Peter Hollingworth is bound to cop demonstrations, as least for a while. It is likely new assertions will be made about sexual abuse and how his diocese responded to it. It is likely the media will seize upon this. He may well – unlike Kerr — resist it.
It has been, and will continue to be, a trial by media. This is because the Constitution provides no other way. As events showed yesterday, the fate of the Governor-General lies in the hands of the Prime Minister. The Prime Minister is bound by no-one and no rules in deciding whether a Governor-General stays in office. On this occasion, Prime Minister John Howard decided that he should stay. He had done nothing in office to warrant dismissal and he had done nothing in previous offices that amounted to criminal conduct.
The events arose as Howard himself is under accusations that he misled the Australian people before the election about whether asylum seekers threw their children into the sea. There were assertions that his demonisation of asylum seekers on false evidence enabled him to falsely win the election. Even if that is a long bow, what if a Governor-General thought that it was sufficient grounds to sack a Prime Minister, appoint a caretaker and order a new election? The confluence of attacks on the legitimacy of the holders of both pivotal offices shows that the possibility of a race to the phone to Buckingham Palace is not entirely fanciful. In 1975 the Queen took the Governor-General’s advice and refused to entertain the Prime Minister, because convention required it. It would appalling if the Queen did the same thing again – dismissing a popularly elected Prime Minister because a Governor-General in personal strife asked for it.
It shows that Australia is still dependent on the British monarch, even if on rare occasions. It shows that we do not have – but should have – a set of constitutional rules for the appointment and dismissal of an Australian head of state that rely on procedures which are entirely contained within Australia. And incidentally that they should be broader than the say so of the Prime Minister of the day (provided he gets to the Palace first).
Yesterday’s events reveal how the procedures for the appointment and dismissal of the Australian Head of State are unsatisfactory.

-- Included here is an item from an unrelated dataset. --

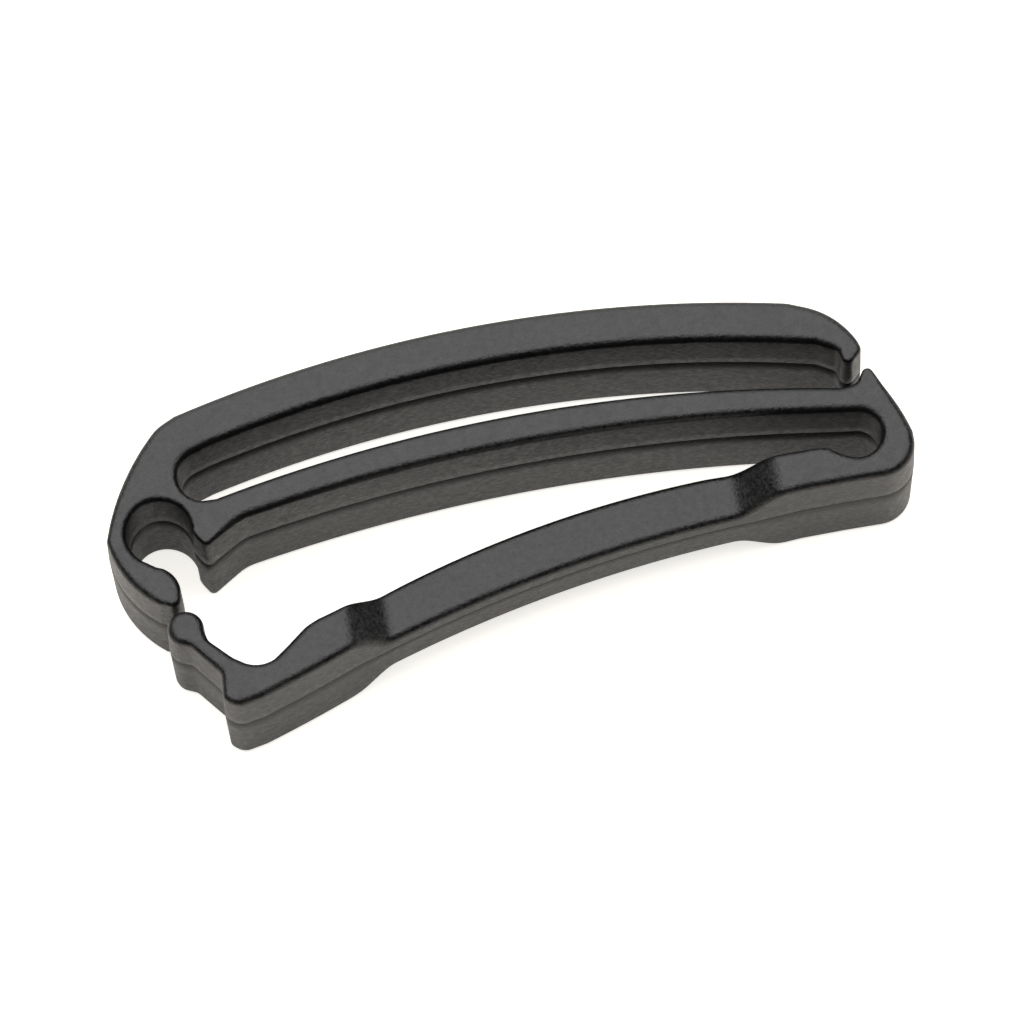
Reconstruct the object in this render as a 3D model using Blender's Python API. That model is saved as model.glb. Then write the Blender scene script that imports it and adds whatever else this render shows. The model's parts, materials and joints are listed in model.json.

Even if we are to continue with a constitutional monarchy, we should at least have a system whereby the Prime Minister is not permitted under Australian law to submit a name to the Queen for appointment as Governor-General or ask the Queen to dismiss a Governor-General without, say, a two-thirds majority of Parliament.
In the absence of a process for dismissal, of course there was a trial by media. He may have been acquitted in a judge-alone trial yesterday, but new charges are likely to arise and the media trial with a jury of public opinion is likely to continue.
Hitherto in this media trial, the defendant willingly answered the summons, went into the dock and made a statement which became subject to cross-examination.
He could more easily have refused to recognise the jurisdiction of the court.
Hollingworth and his advisers appear to have little understanding of the media. The two most telling indictments against Hollingworth arise directly out of statements he himself volunteered.
In December, his statement after three weeks of pressure following a court case in which a girl was awarded $830,000 damages against the Anglican Church for sexual abuse by a teacher, Kevin Guy, at Toowoomba Preparatory School was 1000 words long. No media outlet would give it a full run. They were bound to select. They selected one 50-word sentence: “”I am sorry that legal and insurance considerations to some extent inhibited our taking a more active role and more overtly expressing the Church’s concern for the physical, emotional and spiritual welfare of those affected by the actions of Mr Guy.”
It was based on a well-founded fear of lawyers and insurance companies, but the eyes of people speaking for the victims of child abuse it was the archbishop putting money before victims’ comfort, mammon before god.
Then came the ritual of malfeasance in governance. The cover-up or explanation is worse than the crime. Hollingworth and advisers wrongly thought that if only he could speak directly to the Australian people in a long segment, of course, they would exonerate him. It was a big mistake arising from an arrogant view that the world will see it as you do. His defence of the priest with the 14-year-old – that she led him on – might be a widely-held view among over-50 males. To others it added another offence to the indictment. The defendant misunderstood the nature of sexual abuse, inequality of power etc.
But Howard could not dismiss him because he would have to give reasons which would have inevitably invited comparison with his kids-overboard conduct.
But allowing him to continue in this environment on the say-so of one man is still unsatisfactory. In the absence of a constitutional process where the head of state gets a chance to show his innocence and fitness for office or is shown to be unfit, victims and media will continue to bay for blood.